• _Prompt_
Return the listing word for word, as given.

^^^^^^^^^^^^^^^^

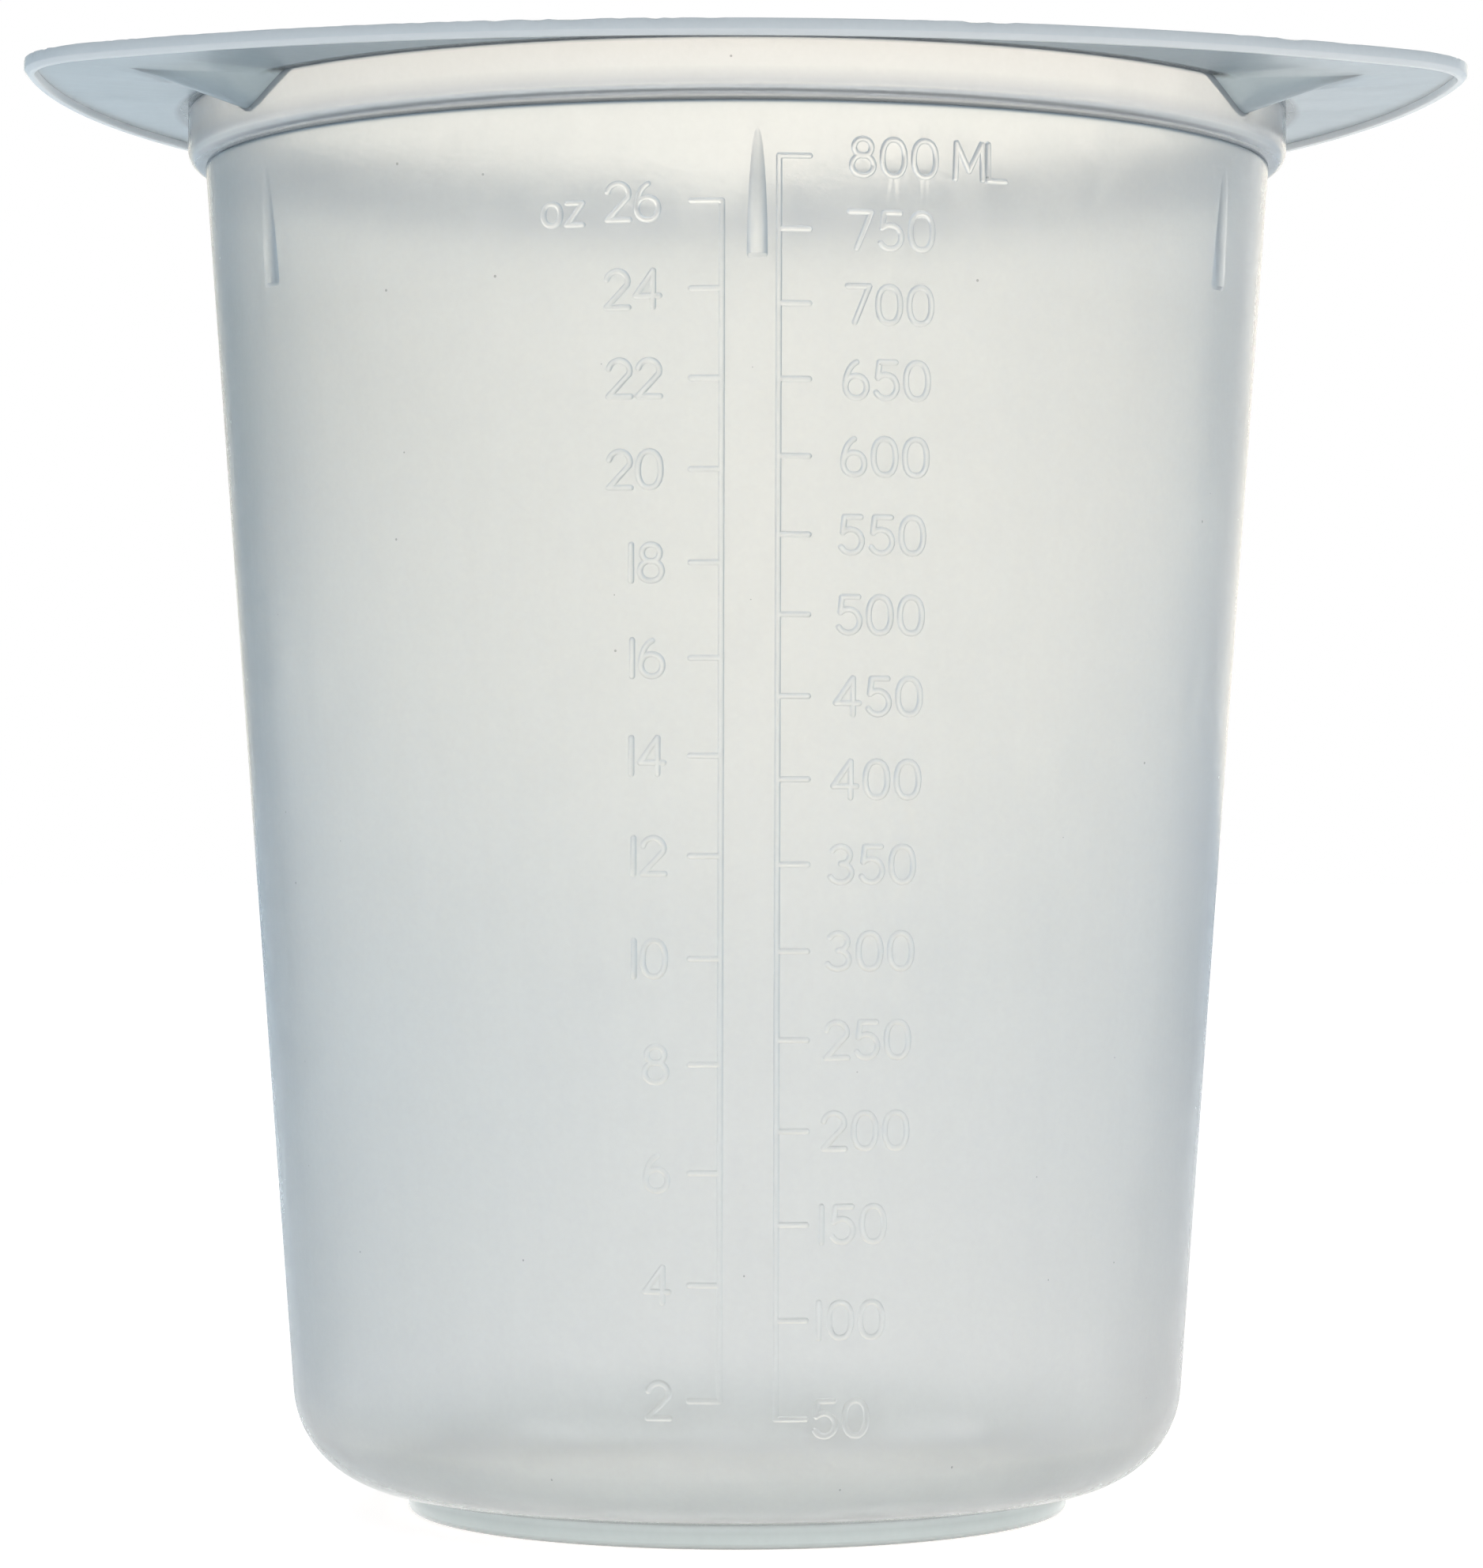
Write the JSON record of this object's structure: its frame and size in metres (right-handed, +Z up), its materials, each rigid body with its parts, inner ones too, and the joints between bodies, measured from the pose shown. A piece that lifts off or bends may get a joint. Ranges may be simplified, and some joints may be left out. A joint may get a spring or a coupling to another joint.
{
  "type": "measuring beaker",
  "caption": "Tapered translucent plastic measuring beaker with a foot ring and a flat three-cornered rim that has a V-shaped pouring channel at every corner.",
  "frame": {"origin": "on the cup's axis, in the plane that the foot ring rests on", "axes": "+Z up along the cup's axis; -Y towards the graduations and the middle of one long side of the rim; +Y towards the rear pouring corner; the millilitre scale is on the +X side"},
  "size_m": [0.1322, 0.1323, 0.1358],
  "materials": {
    "milky_wall": "satin translucent natural polypropylene",
    "milky_rim": "satin translucent natural polypropylene, bluish where it is seen edge on",
    "milky_foot": "satin translucent natural polypropylene",
    "raised_marks": "fine satin, raised on the wall in the same plastic"
  },
  "bodies": {
    "root": {"cup_wall": "milky_wall", "heel": "milky_wall", "base_floor": "milky_wall", "foot_ring": "milky_foot", "shoulder_step": "milky_wall", "neck_band": "milky_wall", "rim_flange": "milky_rim", "rim_lip": "milky_rim", "pour_spout_left": "milky_rim", "pour_spout_right": "milky_rim", "pour_spout_rear": "milky_rim", "stacking_ribs": "milky_wall", "ml_scale": "raised_marks", "oz_scale": "raised_marks"}
  },
  "joints": []
}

^^^^^^^^^^^^^^^^

• _Complete answer_
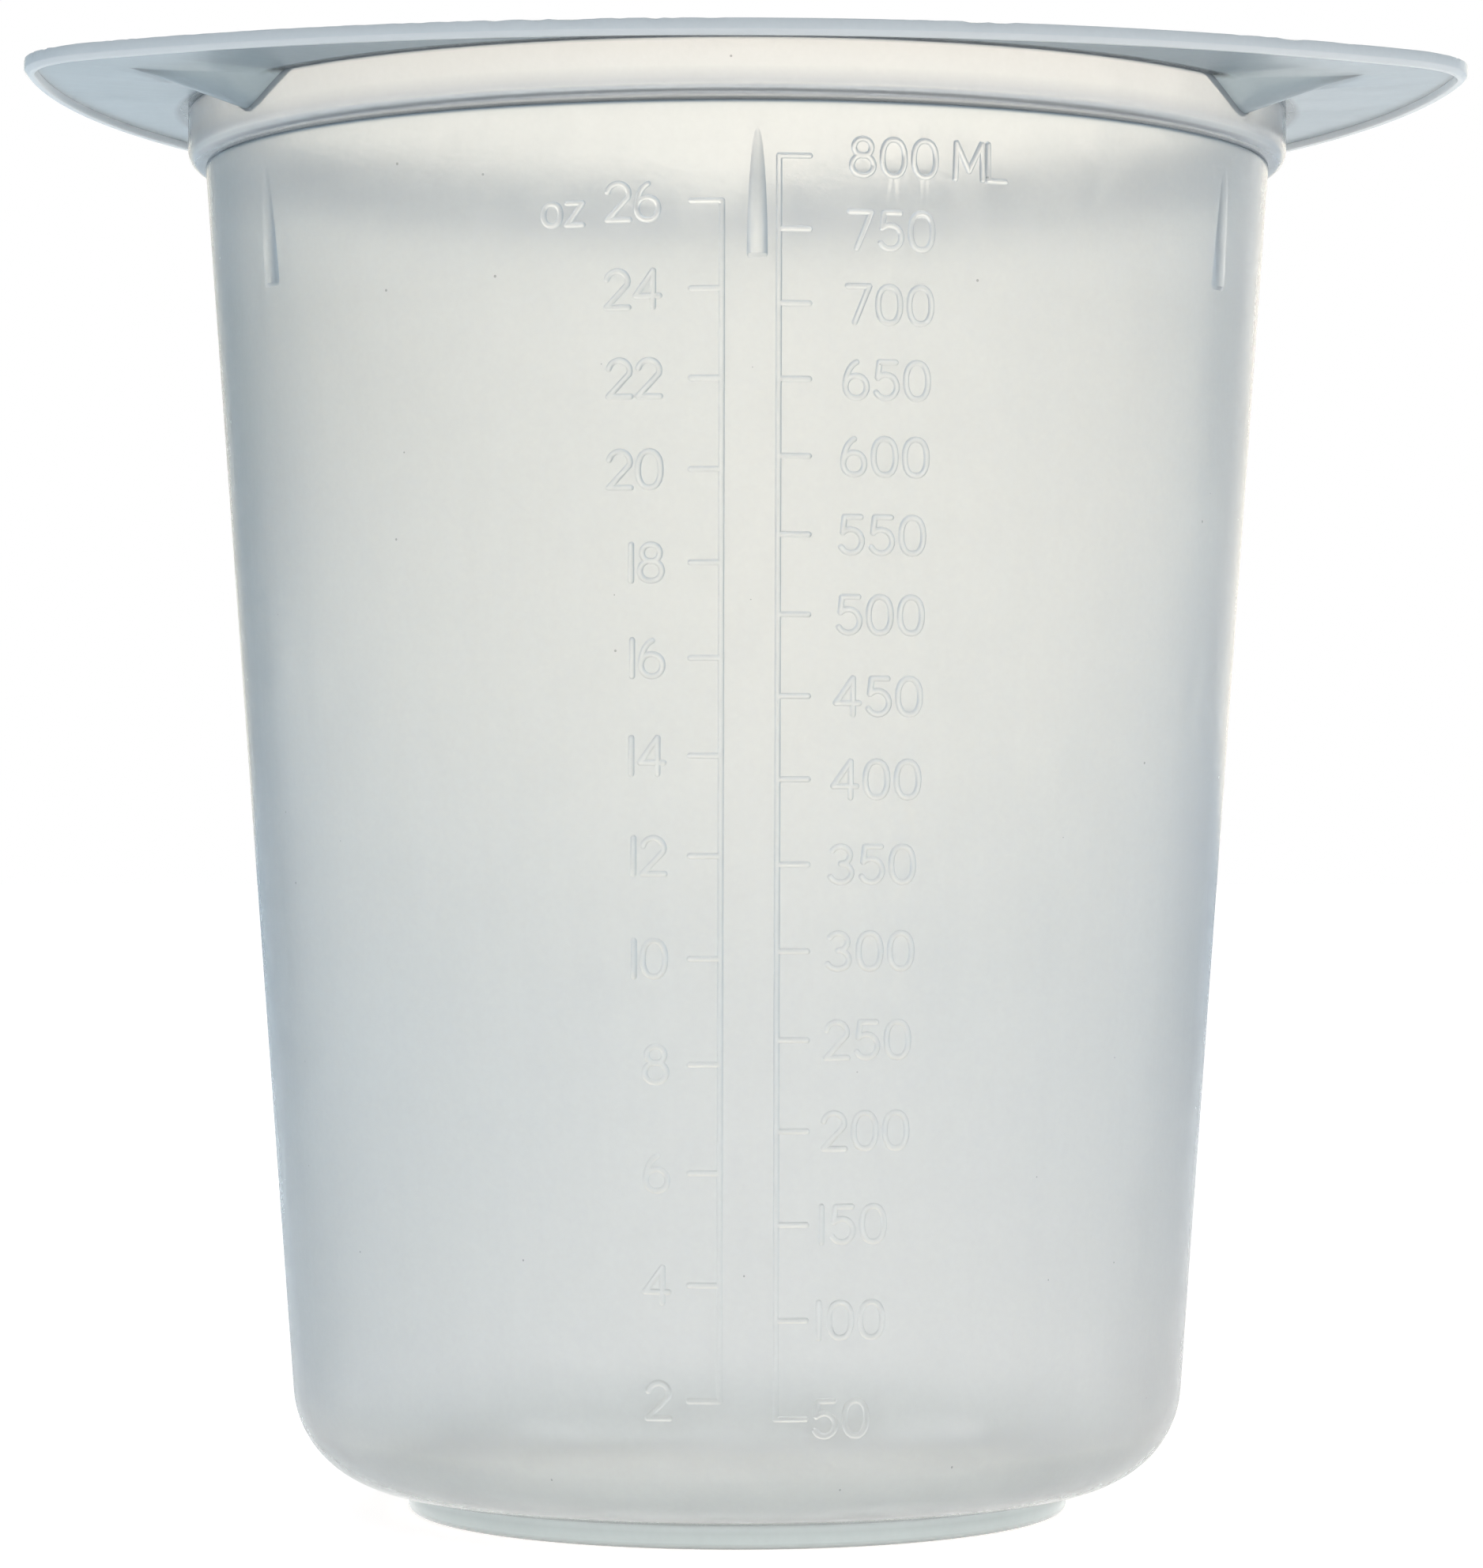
Write the JSON record of this object's structure: its frame and size in metres (right-handed, +Z up), its materials, each rigid body with its parts, inner ones too, and the joints between bodies, measured from the pose shown. A piece that lifts off or bends may get a joint. Ranges may be simplified, and some joints may be left out. A joint may get a spring or a coupling to another joint.
{
  "type": "measuring beaker",
  "caption": "Tapered translucent plastic measuring beaker with a foot ring and a flat three-cornered rim that has a V-shaped pouring channel at every corner.",
  "frame": {"origin": "on the cup's axis, in the plane that the foot ring rests on", "axes": "+Z up along the cup's axis; -Y towards the graduations and the middle of one long side of the rim; +Y towards the rear pouring corner; the millilitre scale is on the +X side"},
  "size_m": [0.1322, 0.1323, 0.1358],
  "materials": {
    "milky_wall": "satin translucent natural polypropylene",
    "milky_rim": "satin translucent natural polypropylene, bluish where it is seen edge on",
    "milky_foot": "satin translucent natural polypropylene",
    "raised_marks": "fine satin, raised on the wall in the same plastic"
  },
  "bodies": {
    "root": {"cup_wall": "milky_wall", "heel": "milky_wall", "base_floor": "milky_wall", "foot_ring": "milky_foot", "shoulder_step": "milky_wall", "neck_band": "milky_wall", "rim_flange": "milky_rim", "rim_lip": "milky_rim", "pour_spout_left": "milky_rim", "pour_spout_right": "milky_rim", "pour_spout_rear": "milky_rim", "stacking_ribs": "milky_wall", "ml_scale": "raised_marks", "oz_scale": "raised_marks"}
  },
  "joints": []
}